Disadvantages/Shortcomings of Multiple Linear Regression
- The problem of overfitting is very prevalent here, as we can use all features to generate the model, so the model can start "memorizing" the values
- Accuracy decreases as the linearity of the dataset decreases.
Multiple Linear Regression
Multiple linear regression (MLR) or multiple regression, is a statistical technique that uses several preparatory variables to predict the outcome of a response variable. The goal of multiple linear regression (MLR) is to model the linear relationship between the explanatory (independent) variables and response (dependent) variable.
In essence, multiple regression is the extension of ordinary least-squares (OLS) regression that involves more than one explanatory variable.

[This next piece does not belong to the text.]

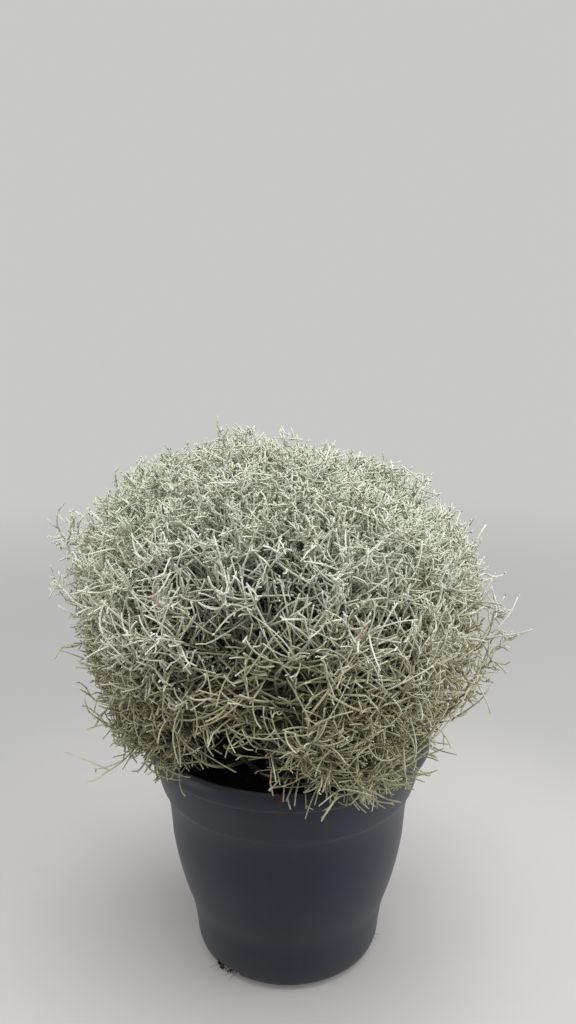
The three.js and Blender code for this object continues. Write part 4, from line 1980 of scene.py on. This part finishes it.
@dataclass
class Pot:
    """The nursery pot: a soft waist, a crease under the flare and a rounded band at the lip."""

    sides: int = 144
    fineness: int = 2
    floor: float = 3.0
    wall: float = 2.0
    # The height over which the floor's thickness fades out of the foot's inside.
    floor_fade: float = 20.0
    # The outside from the floor's edge to the top of the lip. Its first rings hold the slots.
    foot: tuple[Span, ...] = (
        (66.0, 0.0), (71.0, 0.0), (75.6, 0.9), (79.8, 2.9), (84.2, 5.2), (87.0, 7.9), (88.4, 11.6),
    )
    body: tuple[Span, ...] = (
        (88.4, 11.6), (89.1, 15.0), (89.7, 21.0), (90.7, 31.0), (91.9, 39.0), (93.1, 47.0), (95.1, 56.0),
        (98.2, 66.0), (101.8, 78.0), (105.2, 92.0), (108.4, 108.0), (110.7, 124.0), (111.8, 140.0),
        (113.2, 157.0), (115.7, 170.0), (117.6, 176.0),
    )
    flare: tuple[Span, ...] = (
        (117.6, 176.0), (118.9, 177.6), (120.0, 179.2), (121.2, 183.0), (123.6, 192.0), (126.4, 203.0),
        (128.3, 212.0), (128.9, 214.6), (130.4, 215.3), (132.3, 216.1), (133.5, 217.6), (134.0, 220.0),
        (134.0, 223.0), (133.7, 225.6), (133.0, 227.9), (131.9, 229.9), (130.5, 231.4), (129.0, 232.0),
        (127.7, 231.5), (127.0, 230.2), (126.8, 228.0),
    )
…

Simple linear regression is a method that allows an analyst or statistician to make predictions about one variable based on the information that is known about another variable. Linear regression can only be used when one has two continuous variables—an independent variable and a dependent variable. The independent variable is the parameter that is used to calculate the dependent variable or outcome. A multiple regression model extends to several explanatory variables.
The multiple regression model is based on the following assumptions:
- Linearity: There is a linear relationship between the dependent variables and the independent variables.
- Correlation: The independent variables are not too highly correlated with each other.
- yi observations are selected independently and randomly from the population.
- Normal Distribution: Residuals should be normally distributed with a mean of 0 and variance σ.
When interpreting the results of multiple regression, beta coefficients are valid while holding all other variables constant ("all else equal"). The output from a multiple regression can be displayed horizontally as an equation, or vertically in table form.
Multiple Linear Regression Example
Let's take the example of the IRIS dataset, you can directly import it from the sklearn dataset repository. Feel free to use any dataset, there some very good datasets available on kaggle and with Google Colab.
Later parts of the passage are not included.